ソレント中央駅前の小さな親切
ナポリの街は、また旅の後半でゆっくり楽しむとして、取りあえず今夜から1週間滞在するソレント郊外の農家に明るいうちにたどり着かねばならない。Agriturismo La Lobra はソレント中心部から海外沿いに5km程、ソレント半島先端の小さな港町Massa Lubrenseにあるレモン農家だ。ソレントはナポリからベスビオ周遊鉄道という私鉄で約1時間、ベスビオ山の麓をかすめポンペイ遺跡の近くを経由して右にナポリ湾を眺めながらソレント半島を南下する。『帰れソレントへ』で有名な断崖絶壁の小さなリゾート都市だ。
ベスビオ周遊鉄道の終着ソレント中央駅は、高級リゾート都市の玄関にしては殺風景で飾り気がない。お金持ちのリゾート客は列車など使わず高級車で直接断崖の高級ホテルに乗り付けるということだろう。駅前からはソレント半島東側にある、あのアマルフィ―やポジターノ方面行のバスも発着する。相当に狭い駅前のバスプールを大型バスがむりやり方向転換してバスストップの行列を吸い込んて行く。

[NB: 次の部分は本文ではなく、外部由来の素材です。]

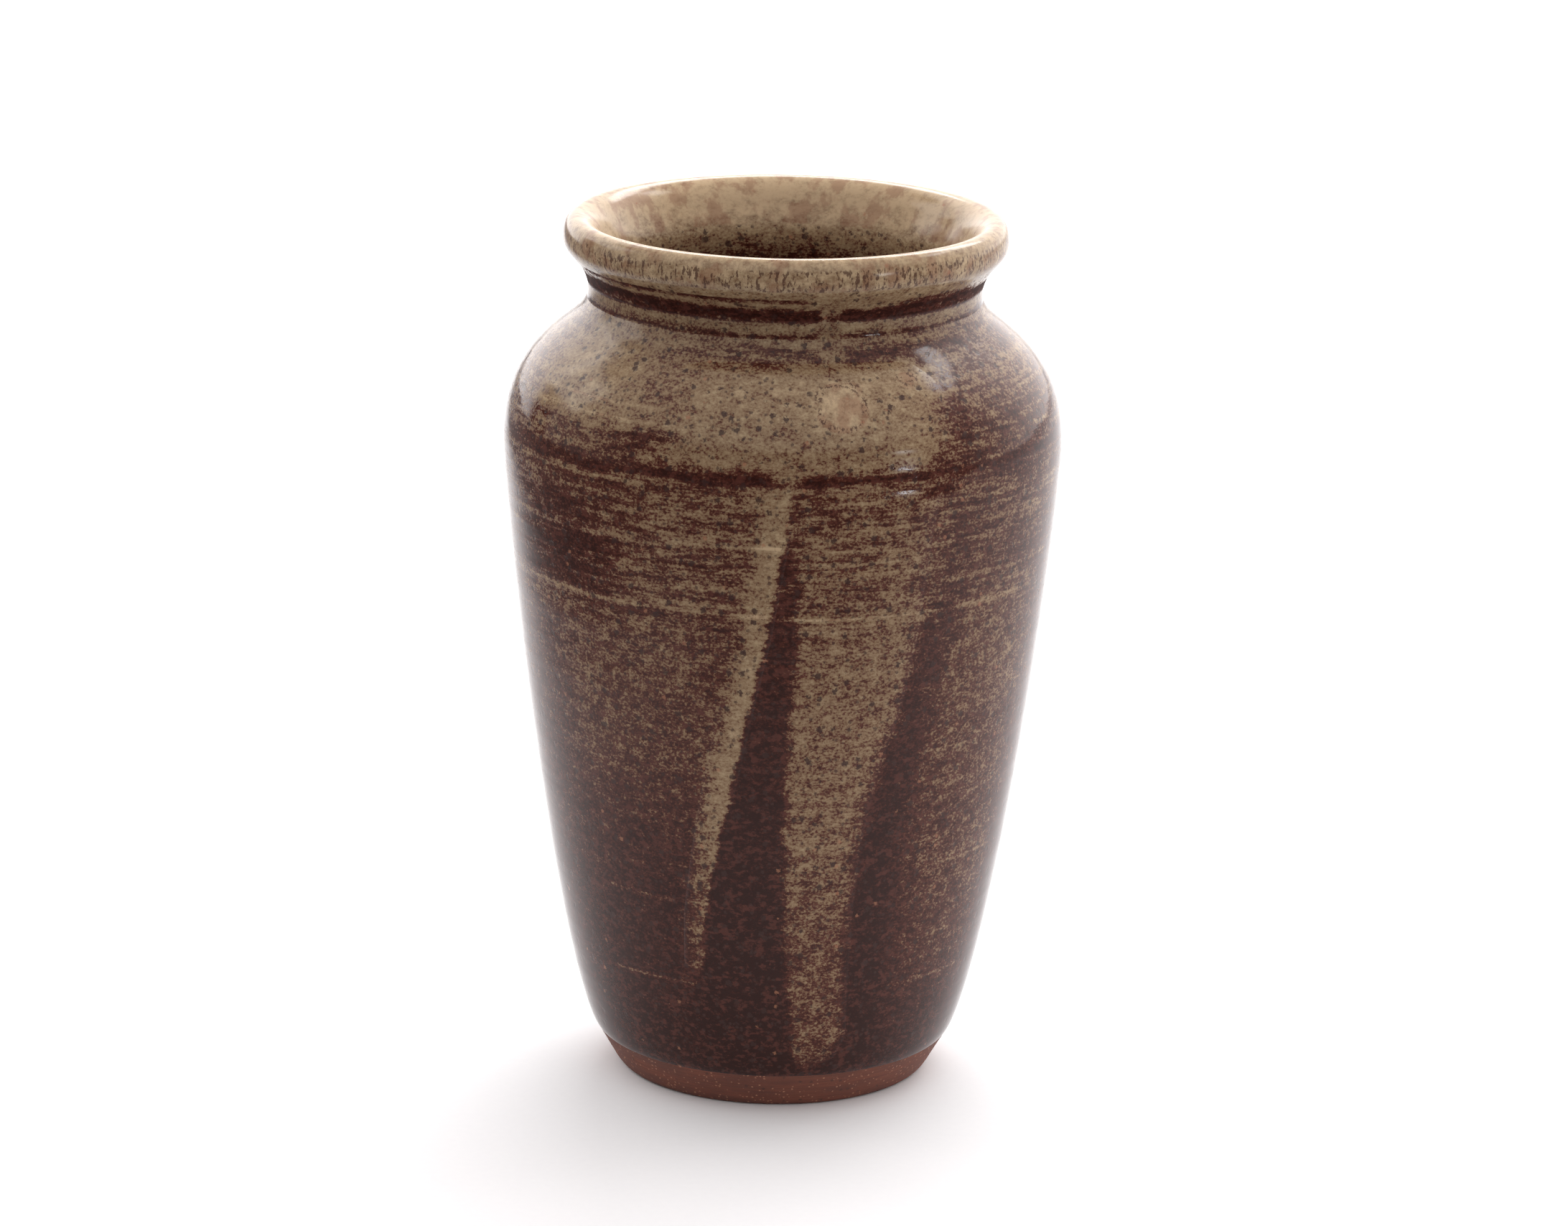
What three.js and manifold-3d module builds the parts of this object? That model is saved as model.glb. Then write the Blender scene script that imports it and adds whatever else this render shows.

計画ではここからバスでMassa Lubrenseに行く予定。その先どう宿のLa Lobraに辿り着くか今一つ明確ではない。最悪の場合はタクシーを拾うこととして、取りあえずソレント駅に着いたことを宿に電話しておくべく、スマホで電話番号を発信してみる。通じない。やっぱり!、旅行準備中にAUの窓口で国際ローミングの設定を教えてもらったが、担当者の説明に一抹の不安を感じていたのだ。以後この旅行中、スマホで電話が使えないことが微妙な不便をもたらすこととなるに違いない。気を取り直し駅前広場にある公衆電話ボックスへ。コインを入れ番号押すも反応がない。徐々にいら立つ気持ちを抑えてすぐ横のフレッシュオレンジジュースの屋台スタンドのお兄さんにこの電話機故障していないか聞いてみた。すると、スタンドのお兄さんと喋り込んでいたいかつい顔の中年紳士が ゆっくりとジャケットの胸から携帯電話を差し出してきた。これを使えということらしい。 これは想定外の有り難い申し出だった。無事に宿への連絡を終えて丁寧にお礼を言うと『Prego(どういたしまして)』と言って何もなかった様にまたジューススタンドのお兄さんと猛烈に話込み始めた。これがイタリアか・・・Viva Italia!
『今日は道が混んでいて遅くなった』、電話してから30分ほどしてソレント駅前まで迎えに来てくれた La Lobraの男主人が英語で言った。スキンヘッドでぎょろりとした目のそのお兄さんは寡黙に車を運転しながら今夜のディナーは食べるかと聞いた。『Yes,Please』。ディナーは8時からだという。すでに夕方6時を回っていたが、6月のイタリアは夜8時を過ぎても明るい。家族経営の農家宿なので、この時間帯は彼も夕食の準備で多忙を極めていたに違いない。そんな中、往復1時間を一人ものの旅行者に割いてもらって申し訳ない気がした。
バス停留所のあるMassa Lubrense (マッサ・ルブレンセ)の街の中心は港から結構急傾斜の山を登った高い位置にある。周りは大半レモン畑とオリーブ畑だ。レモンやオリーブの木越しに青い地中海に浮かぶ島々がはるかに見える。左からカプリ島、イスキア島そしてプロチーダ島だろうか。
車は広く綺麗に整備されたタウンセンターから、急に狭く曲がりくねった細い道を対向車を気にしながら急激に下った。700mほど坂道を下ると突然目の前が開け小さな港に着いた。Marina la Lobraの港だ。宿はマリーナから100m登ったレモン林の中にあった。